Lizzo is speaking out in the wake of sexual harassment and hostile work environment charges leveled against her by former dancers.
“I am not here to be looked at as a victim, but I also know that I am not the villain that people and the media have portrayed me to be these last few days,” wrote the Grammy-winning singer in a lengthy statement on Instagram (below) on Thursday. “There is nothing I take more seriously than the respect we deserve as women in the world.”
Lizzo’s former dancers accused the pop star and her staff of grilling them about their weight and forced them to perform sexually explicit activities at sex shows this week. The dancers, two of whom participate on Lizzo’s reality program, claimed they were subjected to a hostile work environment and sexual harassment, and that they were even pressured to engage with nudists.
The trio of dancers — Arianna Davis, Crystal Williams and Noelle Rodriguez — sued Lizzo (real name Melissa Viviane Jefferson), her production company Big Grrrl Big Touring, Inc. and Shirlene Quigley, captain of the singer’s dance team.
When addressing the claims on Thursday, Lizzo called the past few days “gut wrenchingly difficult and overwhelmingly disappointing,” saying her work ethic, morals and character have been questioned and criticized.
“These sensationalized stories are coming from former employees who have already publicly admitted that they were told their behavior on tour was inappropriate and unprofessional,” Lizzo claimed. “Sometimes I have to make hard decisions but it’s never my intention to make anyone feel uncomfortable or like they aren’t valued as an important part of the team.”
The statement continued, “I am very open with my sexuality and expressing myself, but I cannot accept or allow people to use that openness to make me out to be something I am not.”

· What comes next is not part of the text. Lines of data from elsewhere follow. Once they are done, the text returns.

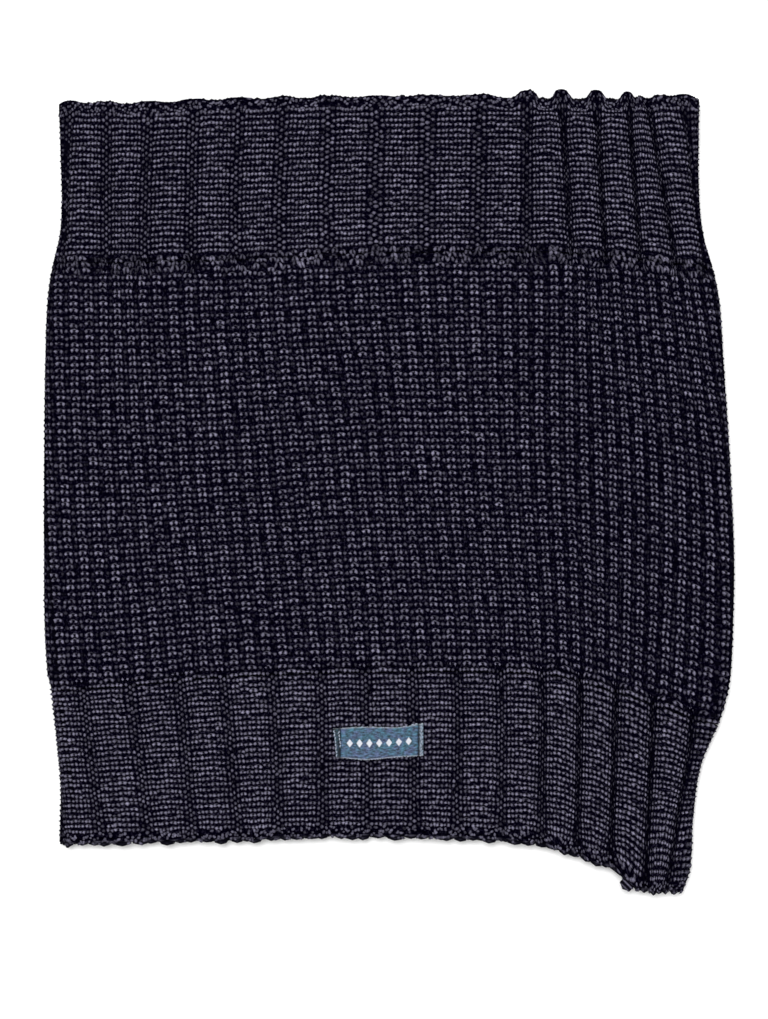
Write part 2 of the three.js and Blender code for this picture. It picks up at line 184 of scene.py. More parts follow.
def lay(rib, course, out):
    """Points of the lying tube, in millimetres. out is outwards from the fabric's middle."""
    rib, course, out = np.broadcast_arrays(rib, course, out)
    shape = rib.shape
    rib, course, out = (a.astype(float).ravel() for a in (rib, course, out))
    past_hem = np.maximum(np.maximum(LOWER_HEM - course, course - UPPER_HEM), 0) * BAND_ROW
    course = np.clip(course, LOWER_HEM, UPPER_HEM)
    from_hem = np.minimum(course, UPPER_HEM - course)
    at_hem = smooth(1 - from_hem / HEM_COURSES)
    shut = fold(rib, course, 0) * in_band(course) * (1 - HEM_OPENING * at_hem)
    left, width, half = loop(course)
    way = np.mod(way_along(rib + shut * np.sin(2 * np.pi * rib) / (2 * np.pi), course), 2 * half)
    front = way <= half
    reach = np.where(front, way, 2 * half - way)
    left_turn, right_turn = reach < QUARTER, reach > half - QUARTER
    angle = np.where(left_turn, reach / TURN_RADIUS, np.pi / 2)
    angle = np.where(right_turn, np.pi - (half - reach) / TURN_RADIUS, angle)
    x = TURN_RADIUS + reach - QUARTER
    x = np.where(left_turn, TURN_RADIUS * (1 - np.cos(angle)), x)
    x = np.where(right_turn, width - TURN_RADIUS * (1 + np.cos(angle)), x)
    across = np.clip(x / width, 0, 1)
    normal_x = -np.cos(angle)
    normal_z = np.where(front, 1, -1) * np.sin(angle)

    lines = np.array([curve(SHARES, line, across) for line in LINES])
    section = np.clip(np.searchsorted(LINE_COURSES, course, side="right") - 1, 0, len(LINE_COURSES) - 2)
    column = np.arange(len(course))
    line_below, line_above = lines[section, column], lines[section + 1, column]
    above_line, span = course - LINE_COURSES[section], np.diff(LINE_COURSES)[section]
    line = line_below + (line_above - line_below) * above_line / span
    low_end = course < (LOWER_JOIN + UPPER_JOIN) / 2
    end = np.where(low_end, -1, 1)
    lobe = np.tanh(LOBE * np.cos(2 * np.pi * rib)) / np.tanh(LOBE)
    standing = -fold(rib, course, 2) / 2 * lobe * smooth(1 - from_hem / LOBE_COURSES)
    past_step = smooth((across - STEP_SHARE) / STEP_WIDTH + 0.5)
    step = STEP_DROP * past_step * smooth(1 - from_hem / STEP_COURSES)
    y = line + end * (standing + past_hem) - np.where(low_end, step, 0)
    lift = LIFT_HEIGHT * np.exp(-(((across - LIFT_SHARE) / LIFT_WIDTH) ** 2))
    z = HEIGHT / 2 + (TURN_RADIUS + np.where(front, lift, 0) + out) * normal_z
    return np.stack([left + x + normal_x * out, y, np.maximum(z, 0)], axis=-1).reshape(*shape, 3)


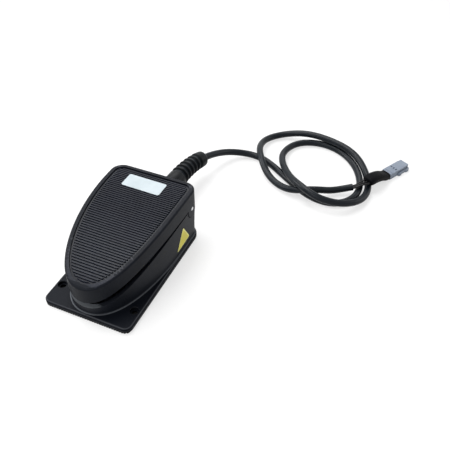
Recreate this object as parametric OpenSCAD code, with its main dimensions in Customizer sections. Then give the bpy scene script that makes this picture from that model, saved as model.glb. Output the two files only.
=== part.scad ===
// Industrial foot switch. A hinged treadle covers a moulded housing on a base plate.
// Pressing the toe of the treadle turns it about a cross pin at the heel, compresses a
// coil spring and works a snap-action switch through a roller lever. The lead leaves the
// heel through a gland and a ribbed boot and ends in a three-way connector.
// Toe is -Y, heel is +Y, +X is the right side, the origin is under the middle of the base.

/* [Base plate] */
// Width of the base plate
base_w = 86; // [84:1:92]
// Length of the base plate
base_l = 138; // [134:1:144]
// Thickness of the base plate
plate_t = 4.6; // [4.2:0.2:6]
// Thickness of the anti-slip mat under the plate
mat_t = 1.6; // [1.4:0.1:2.4]
// Corner radius of the base plate at the toe
base_corner_r = 7; // [5:0.5:9]
// Corner radius of the base plate at the heel
base_heel_r = 12; // [10:0.5:14]
// Bevel along the top edge of the base plate
plate_bevel = 1.4; // [0.8:0.1:1.8]
// Depth of the shadow groove round the edge of the plate
edge_groove = 0.9; // [0.5:0.1:1.2]
// Height of that groove
edge_groove_h = 0.8; // [0.5:0.1:1]
// Pitch of the ribs under the mat
mat_rib_pitch = 2.4; // [1.8:0.1:3.2]
// Depth of the ribs under the mat
mat_rib_depth = 0.7; // [0.4:0.1:0.8]
// Bore of the two mounting holes
mount_d = 5.4; // [4.4:0.1:6]
// Counterbore for the head of a mounting screw
mount_head_d = 8.4; // [7.6:0.1:9]
// Depth of that counterbore
mount_head_depth = 3; // [2:0.1:3.2]
// Distance between the mounting holes
mount_spacing = 73; // [71:0.5:74]
// Distance from the front edge to the mounting holes
mount_from_front = 21.5; // [20:0.5:23]

/* [Housing] */
// Wall of the housing and of the treadle skirt
wall_t = 2.6; // [2.2:0.1:3]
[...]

In response to Lizzo later on Monday, Ron Zambrano, the Los Angeles attorney for Davis, Williams and Rodriguez, said, in part, in a statement to The Hollywood Reporter, “Her denial of this reprehensible behavior only adds to our clients’ emotional distress. The dismissive comments and utter lack of empathy are quite telling about her character and only serve to minimize the trauma she has caused the plaintiffs and other employees who have now come forward sharing their own negative experiences. While Lizzo notes it was never her intention ‘to make anyone feel uncomfortable,’ that is exactly what she did to the point of demoralizing her dancers and flagrantly violating the law.”
After performing for years as an indie, underground artist, Lizzo broke on the major music scene in 2019 with the No. 1 smash “Truth Hurts.” She earned a strong fan base thanks to her brimming messages about self-love, body positivity and inclusivity. She’s won four Grammy Awards, collaborated with Ariana Grande, Cardi B, SZA and Missy Elliott and was even name-dropped in Beyoncé’s “Break My Soul” remix alongside iconic musicians like Madonna, Nina Simone, Janet Jackson, Diana Ross, Grace Jones and Aretha Franklin. Earlier this year she won the record of the year Grammy for “About Damn Time,” another No. 1 hit on the Billboard Hot 100 chart.
For years Lizzo said it was hard to find plus-size women as background dancers for her live shows and music videos. She then launched Watch Out for the Big Grrrls in 2022, which searched for dancers to join her world tour.
It was a hit for Prime Video and won three Emmy Awards, including best competition program for Lizzo, an executive producer on the show. It also won outstanding directing for a reality program for Nneka Onuorah and outstanding picture editing for a structured reality or competition program.
Amazon said in April that it had begun auditioning singers and dancers for season two. Lizzo is also returning to the Emmys with another nomination: Her HBO Max special, Lizzo: Live in Concert, is up for outstanding variety special (prerecorded), pitting her against a slew of comedians, including Norman Lear, Carol Burnett, Trevor Noah, John Mulaney, and Wanda Sykes.